Exercise requirements: Reproduce the lines from the one bearing "Continue the build123d" through the one bearing "rng = random.Random(SEED)", inclusive. Copy them exactly; include no other line.

Stored items from a collection:
——————————

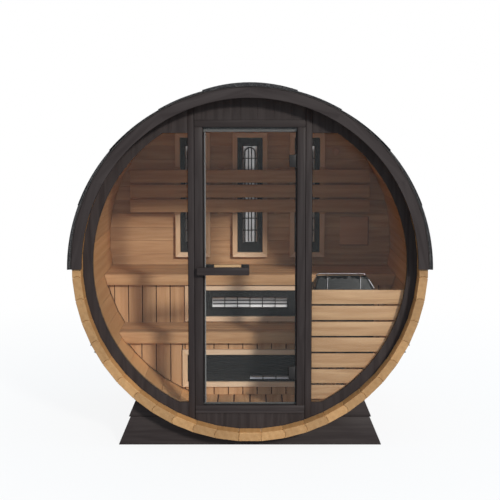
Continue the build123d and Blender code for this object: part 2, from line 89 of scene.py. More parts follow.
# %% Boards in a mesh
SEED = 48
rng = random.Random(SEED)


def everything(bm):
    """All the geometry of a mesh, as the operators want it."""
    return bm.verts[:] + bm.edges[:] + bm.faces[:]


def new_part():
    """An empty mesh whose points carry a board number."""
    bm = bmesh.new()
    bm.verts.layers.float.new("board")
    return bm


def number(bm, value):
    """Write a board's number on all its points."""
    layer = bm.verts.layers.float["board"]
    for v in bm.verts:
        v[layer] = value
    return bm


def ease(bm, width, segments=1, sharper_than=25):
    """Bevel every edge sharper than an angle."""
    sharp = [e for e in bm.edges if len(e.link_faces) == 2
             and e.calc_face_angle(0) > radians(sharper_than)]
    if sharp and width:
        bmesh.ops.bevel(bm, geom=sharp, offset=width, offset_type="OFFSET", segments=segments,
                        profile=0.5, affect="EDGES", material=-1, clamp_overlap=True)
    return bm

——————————

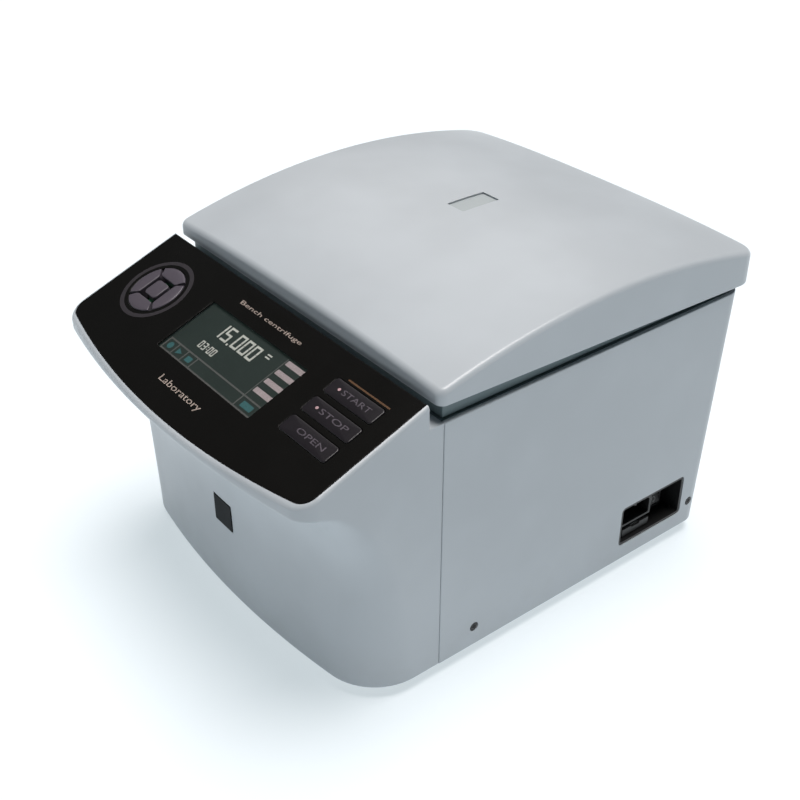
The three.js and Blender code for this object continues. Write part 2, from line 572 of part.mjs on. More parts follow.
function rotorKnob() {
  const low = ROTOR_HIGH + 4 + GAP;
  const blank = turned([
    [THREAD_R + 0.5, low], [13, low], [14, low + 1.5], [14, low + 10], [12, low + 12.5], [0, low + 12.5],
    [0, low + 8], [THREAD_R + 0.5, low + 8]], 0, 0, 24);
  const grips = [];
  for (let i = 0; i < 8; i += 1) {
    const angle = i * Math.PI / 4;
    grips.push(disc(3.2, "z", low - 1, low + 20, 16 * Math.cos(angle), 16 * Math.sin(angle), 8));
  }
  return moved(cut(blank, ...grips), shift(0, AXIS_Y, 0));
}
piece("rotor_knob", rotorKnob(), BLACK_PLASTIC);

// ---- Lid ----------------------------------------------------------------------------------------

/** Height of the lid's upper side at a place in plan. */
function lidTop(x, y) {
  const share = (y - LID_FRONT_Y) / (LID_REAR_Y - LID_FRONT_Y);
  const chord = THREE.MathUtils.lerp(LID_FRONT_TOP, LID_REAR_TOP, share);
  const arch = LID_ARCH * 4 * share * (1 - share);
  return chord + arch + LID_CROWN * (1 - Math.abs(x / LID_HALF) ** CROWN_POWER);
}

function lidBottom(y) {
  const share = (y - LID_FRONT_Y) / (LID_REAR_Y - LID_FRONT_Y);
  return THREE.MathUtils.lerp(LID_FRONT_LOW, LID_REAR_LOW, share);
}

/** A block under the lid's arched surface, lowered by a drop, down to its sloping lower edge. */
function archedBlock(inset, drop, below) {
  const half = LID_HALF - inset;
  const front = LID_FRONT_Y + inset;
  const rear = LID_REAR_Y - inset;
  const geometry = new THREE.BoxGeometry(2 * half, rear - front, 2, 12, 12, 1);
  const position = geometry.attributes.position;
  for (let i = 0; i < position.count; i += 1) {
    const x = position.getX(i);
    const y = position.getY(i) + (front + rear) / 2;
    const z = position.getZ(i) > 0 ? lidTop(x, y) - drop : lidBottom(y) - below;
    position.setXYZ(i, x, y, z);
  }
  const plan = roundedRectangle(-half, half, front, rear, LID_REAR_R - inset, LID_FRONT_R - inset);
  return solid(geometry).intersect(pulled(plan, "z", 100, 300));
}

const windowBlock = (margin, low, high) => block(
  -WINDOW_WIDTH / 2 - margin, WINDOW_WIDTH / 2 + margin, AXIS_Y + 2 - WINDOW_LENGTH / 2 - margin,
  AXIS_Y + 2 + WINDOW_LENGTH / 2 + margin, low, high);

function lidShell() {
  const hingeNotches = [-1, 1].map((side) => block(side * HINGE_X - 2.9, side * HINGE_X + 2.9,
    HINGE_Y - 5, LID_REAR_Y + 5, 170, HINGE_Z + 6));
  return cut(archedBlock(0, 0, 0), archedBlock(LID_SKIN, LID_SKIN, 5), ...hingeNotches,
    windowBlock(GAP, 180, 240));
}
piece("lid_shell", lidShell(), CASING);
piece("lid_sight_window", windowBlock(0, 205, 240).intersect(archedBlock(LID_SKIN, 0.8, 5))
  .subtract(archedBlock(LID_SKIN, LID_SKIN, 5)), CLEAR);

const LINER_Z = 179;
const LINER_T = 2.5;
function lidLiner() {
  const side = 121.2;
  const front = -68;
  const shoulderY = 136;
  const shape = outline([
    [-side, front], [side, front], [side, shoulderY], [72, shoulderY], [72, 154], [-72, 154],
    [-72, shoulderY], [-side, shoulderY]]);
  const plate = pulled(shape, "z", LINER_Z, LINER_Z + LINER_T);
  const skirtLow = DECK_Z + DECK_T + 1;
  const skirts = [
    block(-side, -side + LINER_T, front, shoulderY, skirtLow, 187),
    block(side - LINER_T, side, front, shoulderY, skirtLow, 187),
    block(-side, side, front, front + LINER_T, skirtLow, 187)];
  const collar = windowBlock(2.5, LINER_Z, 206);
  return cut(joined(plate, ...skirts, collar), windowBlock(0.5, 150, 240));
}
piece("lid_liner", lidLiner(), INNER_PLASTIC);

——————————

Reply:
Continue the build123d and Blender code for this object: part 2, from line 89 of scene.py. More parts follow.
# %% Boards in a mesh
SEED = 48
rng = random.Random(SEED)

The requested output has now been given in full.